Let's start with this: do you pronounce the words "cot" and "caught" differently?  "Don" and "Dawn"?  "The fawns" and "The Fonz"?  (I think you might.)  If so, then, no, you don't talk like a Californian Wink

Technically, Albanian has such sound. Officially it is tap, but can be pronounced also as approximant.

     I've lived in California my entire life & I have never heard anyone pronounce those the same. "Cot", "Don", & "Fonz" have a vowel sound like the "a" in "father". "Caught", "dawn", & "fawns" sound like the "aw" in "paw".

Ah!  I was wondering why.  Then I saw you were from San Francisco.  Yes, you might.  Angelenos would consider you saying such a thing bizarre.

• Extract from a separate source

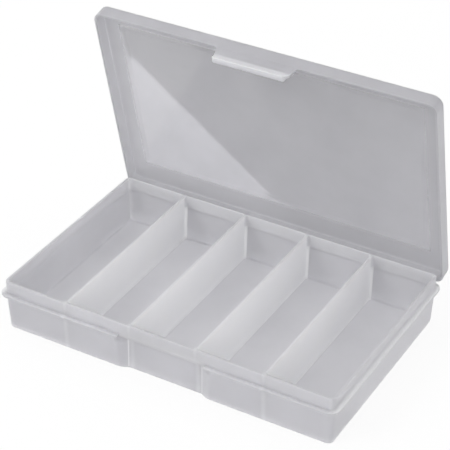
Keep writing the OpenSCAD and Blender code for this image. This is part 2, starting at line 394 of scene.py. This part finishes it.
def moulded_haze_group():
    """What a moulded polypropylene face shows: cloudy haze, fine scuffs and a satin grain."""
    group = bpy.data.node_groups.new("moulded_haze", "ShaderNodeTree")
    for in_out, sockets in (("INPUT", ("Colour", "Haze", "Roughness", "Scuffs")),
                            ("OUTPUT", ("Colour", "Roughness", "Height"))):
        for name in sockets:
            kind = "NodeSocketColor" if name == "Colour" else "NodeSocketFloat"
            group.interface.new_socket(name=name, in_out=in_out, socket_type=kind)
    links = group.links
    given, result = group.nodes.new("NodeGroupInput"), group.nodes.new("NodeGroupOutput")
    place = group.nodes.new("ShaderNodeTexCoord").outputs["Object"]
    # clouds in the plastic, a few centimetres across
    cloud = make_node(group, "ShaderNodeTexNoise", Scale=CLOUDS, Detail=4)
    links.new(place, cloud.inputs["Vector"])
    spread = ramp(group, cloud.outputs["Fac"], *CLOUD_BAND, -1, 1, smooth=False)
    amount = calculate(group, "MULTIPLY_ADD", spread, given.outputs["Haze"], 1)
    tone = group.nodes.new("ShaderNodeVectorMath")
    tone.operation = "SCALE"
    links.new(given.outputs["Colour"], tone.inputs[0])
    links.new(amount, tone.inputs["Scale"])
    links.new(tone.outputs["Vector"], result.inputs["Colour"])
    # scuffs: fine streaks, stretched along the box
    stretch = make_node(group, "ShaderNodeMapping", Scale=STREAKS, Rotation=STREAK_TURN)
    links.new(place, stretch.inputs["Vector"])
    streak = make_node(group, "ShaderNodeTexNoise", Scale=1, Detail=2)
    links.new(stretch.outputs["Vector"], streak.inputs["Vector"])
    fine = ramp(group, streak.outputs["Fac"], *STREAK_BAND, smooth=False)
    rough = calculate(group, "MULTIPLY_ADD", fine, given.outputs["Scuffs"],
                      given.outputs["Roughness"])
    links.new(rough, result.inputs["Roughness"])
    # a satin grain from the mould on top of the slow waves
    grain = make_node(group, "ShaderNodeTexNoise", Scale=GRAIN, Detail=1)
    links.new(place, grain.inputs["Vector"])
    relief = calculate(group, "MULTIPLY_ADD", grain.outputs["Fac"], GRAIN_SHARE,
                       cloud.outputs["Fac"])
    links.new(relief, result.inputs["Height"])
    return group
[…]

This is strange to me. I know that at one point San Francisco had an accent very different from California English and rather like the Boston accent, but I thought that only old people used that now. I've never heard anyone without the cot-caught merger and I don't even understand how one would pronounce cot and caught differently. That said, I don't actually know anyone from San Francisco.

I still am confused what is so bizarre about the American "r,"  and what is more "normal."  It sounds like a "w?" Any word examples? 

In linguistic terms, the "r" that we use is the alveolar approximant [ɹ]. I can't think offhand of any other languages that use it.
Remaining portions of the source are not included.